Junior Anya Harmon was one of three timekeepers at the debate – tasked with raising signs letting candidates know they are out of time. Before getting involved with the congressional debate, Harmon had “absolutely no” knowledge or experience with politics. But she thinks her role will make her a more engaged voter once she is old enough.

“Researching the candidates and hearing them talk in person were very different, because they have their views that they post online. But it’s easier to say things online than explain them in person,” Harmon said.

Streamed live with an audience of more than 400 community members, the debate had questions culled from the student body and relevant to students’ experiences. Topics included a ban on the social media app TikTok, gun control, the 2020 election, immigration, the Israel-Hamas war and climate change.
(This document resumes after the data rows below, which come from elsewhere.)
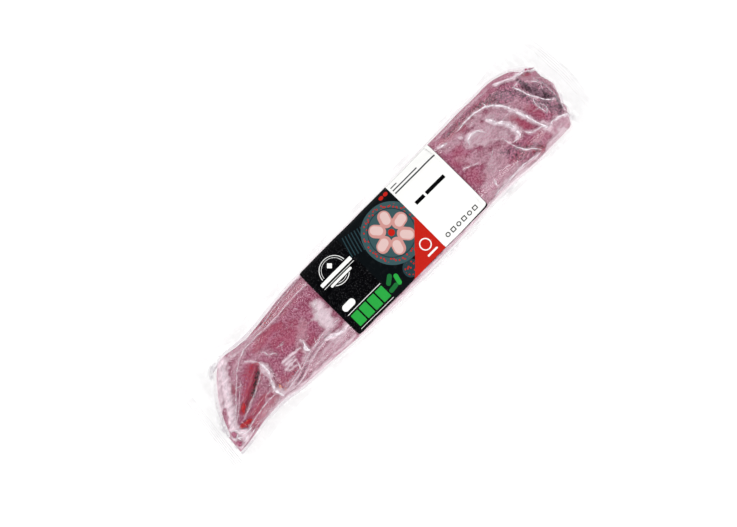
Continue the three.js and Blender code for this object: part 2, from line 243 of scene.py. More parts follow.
# A crease of the film: how high it stands, how milky it is, and the places it runs through, each
# with the width of its milky band there
# A crease's milky white is also a painted highlight, for the glints of the light along it
Crease = namedtuple("Crease", "height haze through")
CREASES = {
    # The head
    "outer_arc": Crease(1.6, 0.88, [
        (91.2, 16.2, 0.7), (97.3, 16.9, 1.1), (104.9, 16.9, 1.4), (112.5, 15.7, 1.4),
        (118.1, 13.6, 1.6), (121.6, 10.5, 2), (125.4, 5.7, 2.5), (127.4, 1.2, 2.8), (129.6, -5.4, 2.5),
        (132.1, -11.5, 2.2), (132.8, -16.3, 1.7), (134.4, -20.4, 1.4), (136.8, -25.3, 3.4)]),
    "arc_tick": Crease(0.6, 0.7, [(117, 17.8, 0.8), (117.5, 14, 1.1), (116.8, 12.3, 0.6)]),
    "inner_arc": Crease(1.6, 0.86, [
        (110.8, 8.8, 0.8), (112.5, 4.8, 2.8), (113.6, 1.5, 3.4), (116.7, -0.9, 3), (119, -5, 3.9),
        (120.2, -10.4, 4.4), (120.1, -15.3, 3.4), (116.6, -16.1, 1.4), (112.5, -15.6, 0.8)]),
    "pale_arc": Crease(0.8, 0.75, [
        (123.4, -15.4, 0.9), (125.5, -19, 1.2), (130.3, -21.1, 0.9), (134.3, -21.8, 0.9),
        (136.3, -25.8, 2.3)]),
    "shoulder": Crease(1.3, 0.9, [
        (91.2, 3.5, 1.4), (92.6, 6.7, 2.7), (96, 7.9, 2), (99.7, 7.3, 1.6), (102.6, 5.8, 1.4),
        (105.1, 0.7, 1.1)]),
    "shoulder_tick": Crease(0.4, 0.6, [(88.8, 12.7, 0.9), (91.9, 10.4, 1.1)]),
    "label_stroke": Crease(0.8, 0.8, [(73.6, 17.5, 0.8), (77.1, 16.3, 1.6), (81.8, 15.4, 1.7)]),
    "lower_line": Crease(1, 0.75, [
        (110, -9.6, 0.8), (111.2, -15, 0.8), (112.6, -20.1, 1.1), (115.8, -25.6, 1.4),
        (119.8, -28.1, 1.1), (124.1, -32.7, 0.8)]),
    "faint_line": Crease(0.4, 0.4, [(102.9, -3.7, 0.6), (107.3, -6.9, 0.6), (111, -10, 0.6)]),
    "rim_ridge": Crease(2, 0.9, [
        (130.6, 22.2, 1.6), (135, 19.6, 1.2), (139.4, 17.4, 1.2), (143.9, 15.4, 1.7), (149.5, 14.5, 2),
        (155.3, 13.8, 1.6)]),
    "hollow_line": Crease(1.5, 0.85, [
        (138.9, 10.8, 1.6), (140.8, 5.7, 1.4), (143.4, -1.4, 1.6), (147.1, -7.5, 1.4),
        (151.1, -12.2, 1.1), (154.9, -14.2, 0.9)]),
    "hollow_arm": Crease(0.8, 0.6, [(146.4, 11.4, 0.8), (142.5, 10.5, 1.1), (139.3, 10.4, 0.9)]),
    "inner_edge": Crease(0.6, 0.45, [
        (143.9, -4.2, 0.9), (141.7, -7.6, 1.1), (142.7, -14.1, 1.2), (142.7, -17.3, 0.9)]),
    "corner_fold": Crease(1.8, 0.9, [
        (142.5, -24.9, 1.7), (146.2, -24.9, 1.6), (150.2, -26.2, 1.7), (156.7, -28.1, 1.1)]),
    "corner_branch": Crease(0.8, 0.8, [(146.2, -24.9, 0.8), (141.1, -24.3, 1.2), (137.3, -25.8, 2.3)]),
    "near_band": Crease(0.7, 0.75, [
        (123.7, -33.3, 0.8), (114.5, -32.2, 0.9), (105.9, -31, 1.2), (95, -31, 1.7), (85.8, -31.4, 1.6),
        (78.7, -31.5, 1.1)]),
    "head_spot": Crease(0.5, 0.7, [(87, -23.4, 0.8), (85.7, -26.4, 1.6), (85.2, -29.5, 1.1)]),
    "head_streak": Crease(0.4, 0.5, [(76.1, -4.8, 1.2), (79.7, -6.1, 0.9), (87.7, -9.1, 0.5)]),
    "nose_glint": Crease(0.6, 0.6, [(160.8, -3.4, 0.6), (160, -7.8, 0.8), (159.1, -12, 0.6)]),
    "nose_fold": Crease(0.7, 0.55, [(151, 6.1, 1.1), (153.8, 2.4, 1.2), (155.7, -1.1, 0.6)]),
    "rim_fold": Crease(0.9, 0.32, [
        (153.5, 7.8, 0.6), (155.6, 2.8, 1), (156.8, -2.8, 0.8), (157, -8.7, 1), (156.3, -14.3, 0.6)]),
    "rim_tick": Crease(0.6, 0.3, [(155.4, 1.3, 0.6), (153.9, -2, 1), (152.7, -4.9, 0.6)]),
    "rim_tuck": Crease(0.6, 0.6, [(156.5, -16.4, 0.6), (155, -20.5, 1), (153.8, -25.5, 0.8)]),
    "tip_spike": Crease(0.9, 0.7, [
        (150.2, 15, 1.2), (154.1, 13.1, 1.6), (157.4, 11.6, 1.2), (160.7, 11.2, 0.7)]),
    "dark_edge": Crease(0.4, 0.36, [(143.5, -8.2, 0.8), (145.9, -14.5, 0.9), (142.6, -18.3, 1.1)]),
    "far_shoulder": Crease(0.6, 0.24, [
        (76, 22.6, 0.6), (92, 23, 0.8), (110, 23.4, 0.8), (128, 22.4, 0.6)]),
    # The tail
    "tail_band": Crease(0.8, 0.3, [
        (-130.2, 24.3, 1.1), (-133.4, 17.9, 2), (-137.7, 11.2, 3.4), (-143.3, 2.5, 6.2),
        (-149.1, -6, 4.1), (-154.5, -12.7, 2.3), (-158.2, -16.4, 1.4)]),
    "tail_edge": Crease(0.5, 0.4, [
        (-131, 22.8, 0.6), (-135, 19.2, 0.8), (-143.1, 10.7, 0.8), (-151.6, 1.6, 0.8),
        (-159.5, -7, 0.9), (-162.7, -12.6, 0.9), (-163.9, -17.5, 0.6)]),
    "long_line": Crease(0.55, 0.3, [
        (-107.7, 16.1, 0.9), (-115.9, 15, 1.9), (-123, 11.8, 1.4), (-129.9, 6.6, 1.2),
        (-136.9, 0.5, 1.4), (-143.6, -6, 1.6), (-150.6, -12.2, 1.6), (-156.7, -17.3, 1.2)]),
    "inner_line": Crease(0.5, 0.2, [
        (-129.6, 3, 0.8), (-137.4, -3.5, 0.9), (-144.4, -9.7, 1.1), (-150, -13.9, 1.1),
        (-157.9, -16.8, 0.9)]),
    "slit_lip": Crease(0.6, 0.2, [
        (-112.8, -0.6, 1.2), (-120.1, -5.5, 1.6), (-127.4, -9.2, 1.7), (-133.3, -11.9, 2.2),
        (-141.2, -15, 1.6), (-148.6, -17.8, 0.9)]),
    "white_fold": Crease(1.3, 0.85, [
        (-113.4, 2.7, 0.9), (-112, -2.9, 2.7), (-112.6, -7.2, 2.3), (-114.5, -11.1, 1.7),
        (-116.8, -15.4, 2), (-117.9, -19.1, 3.4), (-117, -23.9, 3.1), (-117.1, -26.4, 1.6)]),
    "cross_line": Crease(0.5, 0.5, [(-121.4, 10.2, 0.6), (-116.3, 7.4, 0.8), (-113.4, 2.4, 0.8)]),
    "scribble": Crease(0.4, 0.26, [
        (-107.1, 6.6, 1.1), (-105, 3.9, 1.6), (-104.5, 0.5, 2), (-101.1, -0.6, 1.4),
        (-99.9, -3.4, 0.9)]),
    "long_glint": Crease(0.7, 1, [(-102.5, -9.6, 0.6), (-93.8, -10.3, 0.7), (-84.4, -10.9, 0.5)]),
    "second_glint": Crease(0.7, 1, [(-102.5, -11.9, 0.6), (-91.6, -12.5, 0.5)]),
    "third_glint": Crease(0.7, 1, [(-104, -14.3, 0.6), (-92.4, -14.6, 0.5)]),
    "fourth_glint": Crease(0.6, 0.9, [(-102.4, -16.9, 0.5), (-95.2, -17.5, 0.5)]),
    "glint_end": Crease(0.6, 0.8, [(-93.6, -16, 0.6), (-95.6, -22, 0.8)]),
    "spike": Crease(1, 0.95, [
        (-82.3, -6.7, 1.2), (-81.7, -10.4, 1.1), (-83.1, -14.3, 3.1), (-81.5, -17.2, 1.2)]),
    "near_line": Crease(1.2, 0.55, [
        (-52.6, -16.3, 0.7), (-62.4, -15.5, 0.7), (-68.9, -15.4, 0.8), (-77.2, -16.9, 0.9),
        (-85.4, -18.5, 0.7), (-94.2, -21.6, 0.8), (-103.1, -23.7, 0.9), (-110.6, -24.3, 1.2)]),
    "near_line_above": Crease(0.5, 0.34, [
        (-84, -16.4, 0.6), (-92, -18.8, 0.7), (-100, -21.4, 0.7), (-108, -22.6, 0.6)]),
    "near_line_below": Crease(0.6, 0.6, [
        (-64.6, -19.4, 0.6), (-75.5, -20.2, 0.7), (-85.4, -22.4, 0.7), (-94.8, -25.4, 0.7),
        (-102.6, -27, 0.8), (-112.6, -26.4, 0.8)]),
    "near_streak": Crease(1, 0.95, [
        (-70, -18.8, 1.1), (-66, -20.6, 2.6), (-60, -22.8, 2.6), (-52, -24.4, 1.4)]),
    "low_streak": Crease(0.8, 0.42, [
        (-120, -20.5, 1.1), (-130.3, -20.5, 0.9), (-138.7, -22.1, 1.1), (-146.5, -23.6, 1.2),
        (-152.8, -25.9, 0.9)]),
    "edge_streak": Crease(0.5, 0.32, [
        (-118.9, -24.2, 1.1), (-123.2, -26, 0.8), (-132.9, -26.2, 0.6), (-141.3, -26.4, 0.6),
        (-147.4, -26.6, 0.9)]),
    "lip_streak": Crease(0.5, 0.15, [(-124.7, -16.2, 0.6), (-132.6, -17.1, 0.8), (-141.9, -18.7, 0.8)]),
    "short_streak": Crease(0.4, 0.4, [(-120.2, -16.3, 0.8), (-127.5, -17.8, 0.6)]),
    "tip_top": Crease(1, 0.85, [
        (-160.1, -16.3, 1.1), (-156.7, -18.4, 1.2), (-154.8, -22.5, 1.6), (-153.2, -25, 1.2),
        (-147.3, -25, 1.4)]),
    "tip_side": Crease(0.8, 0.85, [(-153.3, -24.9, 1.9), (-155, -27.6, 1.4), (-158.6, -28.6, 0.9)]),
    "tip_cross": Crease(0.6, 0.7, [(-161.5, -22.2, 0.8), (-157.9, -24.3, 1.1), (-156.3, -26.7, 0.8)]),
    "far_line": Crease(0.9, 0.42, [
        (-108.3, 16.2, 0.8), (-86.4, 15.3, 1), (-69.4, 16.4, 0.9), (-52.6, 16.2, 0.8)]),
    "far_edge": Crease(0.7, 0.34, [
        (-111.8, 20.2, 0.8), (-97.5, 18.2, 0.9), (-82.3, 20.6, 1), (-56, 23, 0.8)]),
    "far_thread": Crease(0.4, 0.26, [
        (-104, 18.6, 0.6), (-88, 17.6, 0.7), (-70, 19.6, 0.7), (-54, 20.2, 0.6)]),
    "tip_line": Crease(0.6, 0.7, [
        (-144, -26.6, 0.7), (-151.7, -28.2, 0.9), (-157.6, -29.4, 1), (-162.8, -30.4, 0.7)]),
    "tip_crumple": Crease(0.8, 0.7, [(-161, -18, 0.8), (-162.6, -22, 1.2), (-159.8, -24.4, 0.9)]),
    "tip_knot": Crease(0.8, 0.7, [(-157, -20.8, 0.9), (-159.4, -22.8, 1.3), (-158.6, -26.8, 0.9)]),
    "side_flap": Crease(0.5, 0.5, [(-131.4, 22.6, 0.8), (-136.6, 21.9, 2.2), (-141, 20.6, 1.4)]),
}

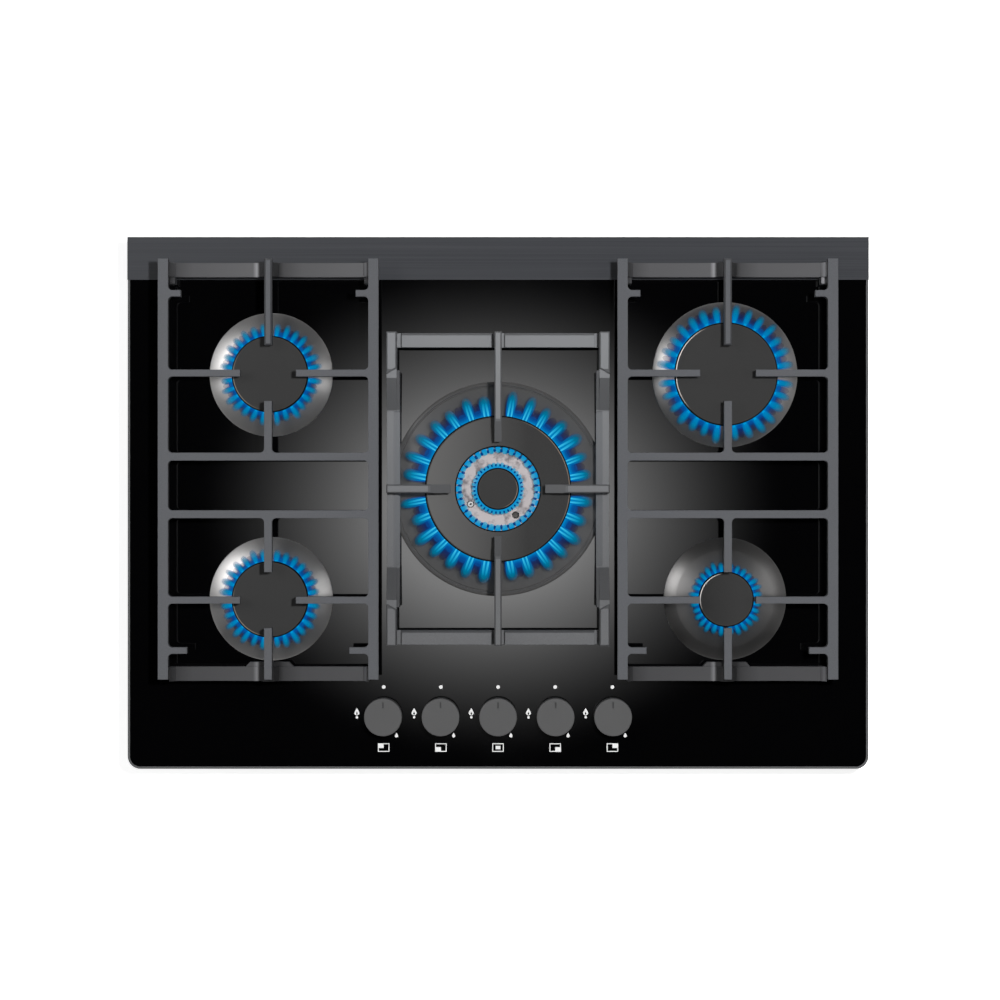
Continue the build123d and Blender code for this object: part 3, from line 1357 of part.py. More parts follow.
# The cable gland: a flange outside the tray's rear wall, a neck and a nut inside it.
with BuildPart() as cable_gland:
    with BuildSketch(Plane.XZ.offset(-casing_half_y - gland_flange)):
        with Locations((gland_x, gland_z)):
            RegularPolygon(gland_flange_radius, 6)
    extrude(amount=gland_flange)
    with BuildSketch(Plane.XZ.offset(-casing_half_y)):
        with Locations((gland_x, gland_z)):
            Circle(gland_neck_radius)
    extrude(amount=gland_neck_length)
    with BuildSketch(Plane.XZ.offset(-casing_half_y + casing_sheet)):
        with Locations((gland_x, gland_z)):
            RegularPolygon(gland_flange_radius, 6)
    extrude(amount=gland_flange)
    with BuildSketch(Plane.XZ.offset(-casing_half_y - gland_flange)):
        with Locations((gland_x, gland_z)):
            Circle(cable_hole_radius)
    extrude(amount=gland_flange + gland_neck_length, mode=Mode.SUBTRACT)
cable_gland.part.label = "cable_gland"
export_step(cable_gland.part, "parts/cable_gland.step")

# Pan-head screws that hold the cups to their bridges from below.
screw_places = []
for x, y, ring, cap, ports, slope in burners.values():
    screw_places.append((x, y - cup_screw_offset))
    screw_places.append((x, y + cup_screw_offset))
for offset in (-wok_bridge_offset, wok_bridge_offset):
    screw_places.append((-wok_screw_offset, centre_burner_y + offset))
    screw_places.append((wok_screw_offset, centre_burner_y + offset))
with BuildPart() as cup_screws:
    with BuildSketch(Plane.XY.offset(bridge_z - bridge_sheet)):
        with Locations(*screw_places):
            Circle(cup_screw_head_radius)
    extrude(amount=-cup_screw_head)
    with BuildSketch(Plane.XY.offset(bridge_z - bridge_sheet)):
        with Locations(*screw_places):
            Circle(cup_screw_radius)
    extrude(amount=bridge_sheet + cup_screw_depth - socket_gap)
cup_screws.part.label = "cup_screws"
export_step(cup_screws.part, "parts/cup_screws.step")
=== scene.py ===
"""A built-in gas cooktop: black glass, five lit burners, three cast pan supports and five knobs.

Metres, X to the right, Y to the rear, Z up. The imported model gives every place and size.
"""

import math

import bmesh
import bpy
from mathutils import Matrix, Vector


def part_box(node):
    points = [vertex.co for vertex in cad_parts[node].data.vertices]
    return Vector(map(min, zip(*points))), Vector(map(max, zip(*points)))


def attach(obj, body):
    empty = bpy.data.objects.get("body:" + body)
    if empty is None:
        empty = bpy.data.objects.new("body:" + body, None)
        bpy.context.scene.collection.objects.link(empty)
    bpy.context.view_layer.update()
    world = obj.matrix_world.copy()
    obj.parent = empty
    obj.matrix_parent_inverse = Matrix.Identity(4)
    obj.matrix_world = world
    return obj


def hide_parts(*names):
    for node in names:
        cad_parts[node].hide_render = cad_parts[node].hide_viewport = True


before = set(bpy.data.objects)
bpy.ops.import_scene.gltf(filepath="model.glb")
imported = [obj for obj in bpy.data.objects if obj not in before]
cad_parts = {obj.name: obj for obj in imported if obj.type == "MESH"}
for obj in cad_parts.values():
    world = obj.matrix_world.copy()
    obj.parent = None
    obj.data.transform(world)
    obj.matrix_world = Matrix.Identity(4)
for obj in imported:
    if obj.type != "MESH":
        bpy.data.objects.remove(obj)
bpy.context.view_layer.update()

scene = bpy.context.scene

# ------------------------------------------------------------------------------ camera
# The cooktop is seen from straight above, from three metres over the glass and a little
# to the right of and behind the panel's middle.
glass_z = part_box("glass_top")[1].z
view_distance = 3.0
view_across = 0.00184
view_along = 0.00288
view_width = 0.94429


def add(name, data):
    """A new object, linked to the scene."""
    made = bpy.data.objects.new(name, data)
    scene.collection.objects.link(made)
    return made


camera_data = bpy.data.cameras.new("camera")
camera_data.sensor_width = 36
camera_data.lens = camera_data.sensor_width * view_distance / view_width
camera_data.clip_end = 20
camera = add("camera", camera_data)
camera.location = (view_across, view_along, glass_z + view_distance)
scene.camera = camera

# -------------------------------------------------------------------------- glass panel
# One sheet of 8 mm toughened glass, black right through, with a ground and frosted bevel
# round its front and sides. It lies on a foam seal, and everything else hangs from it.


def new_finish(name, colour, roughness, metallic=0.0, **constants):
    """A new material with one principled shader; returns the material, its tree and the shader."""
    material = bpy.data.materials.new(name)
    material.use_nodes = True
    shader = material.node_tree.nodes["Principled BSDF"]
    shader.inputs["Base Color"].default_value = (*colour, 1)
    shader.inputs["Roughness"].default_value = roughness
    shader.inputs["Metallic"].default_value = metallic
    for socket, value in constants.items():
        shader.inputs[socket.replace("_", " ")].default_value = value
    return material, material.node_tree, shader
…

Johnson was particularly struck by the question on TikTok, which is at risk of being banned in the United States if it is not sold to an entity free of influence from the Chinese government.

“What’s important to them isn’t necessarily important to me or the 75-year-old person who is the biggest voting bloc,” Johnson said. “The TikTok question was fantastic. Because I hear kids talking about TikTok all the time, and this legislation affects them very directly.”

North Central is not the only school to host student-centered political debates. Graduating Central Valley senior Lucy He moderated a May debate of candidates for the Office of Superintendent of Public Instruction. Not enough attention is paid to young people in political elections, He said – even for offices that directly affect students such as the state superintendent race.

“I think that’s a big part of the reason why young people don’t feel engaged in the local communities – because I don’t think there are enough student-driven conversations around local events,” He said.

Even if the questions at the congressional debate were geared toward students, many of the answers are “not exactly what young people would want to hear,” Harmon said.

“We’re not their primary audience, even though we think we should be. I think a lot of them might have been speaking to the adults that were there instead of the students,” she said.

Still, Harmon said all the candidates were “very civil” and willing to speak to all the student organizers individually. The same could not be said for some of the adults in the audience who ignored admonitions to hold their applause and refrain from outbursts – such as loud guffaws heard when some candidates said Joe Biden was legitimately elected president in 2020.

“I thought it was kind of funny that the majority of the people that were having reactions and not doing what they were told were the adults and not the kids,” said timekeeper Jordyn Allen, a junior.

Juniors Atasha Velarde and Dylan Gagaoin called the audience outbursts “very immature.”

“We did have to say several times to the audience to be civil. You know, this is a high school. We are trying to stay on time and get through as many questions as possible,” Tutor said.

The debate was sponsored by The Spokesman-Review, Inlander and Spokane Public Radio.

Tuter got the chance to wield her power as a moderator late in the debate during a question asking the candidates to list specific examples about how they would tackle the climate crisis.

Republican candidate Rene Holaday was the only person on stage to deny any change to the climate was occurring – calling the climate crisis a “construct of the United Nations.” As Holaday referenced a book she had written on the international diplomatic organization, the high school sophomore interrupted and told the candidate to get back on topic.

“Well, what would I do to combat bigfoot and unicorns?” Holaday retorted sarcastically to the teenager. “Geez. Maybe just carry on like I live my life every day.”

Recalling the exchange, Tuter she felt compelled to push back.

“It states in the rules that if a moderator thinks that the candidate is going off topic, they can interrupt the candidate. (Holaday) was talking about a book she wrote. That was not on topic at all,” Tuter said.

According to Johnson, the students hope to form a more organized Civic Engagement Club to host more debates, including one next fall between the two vote-getters in the Fifth Congressional District primary.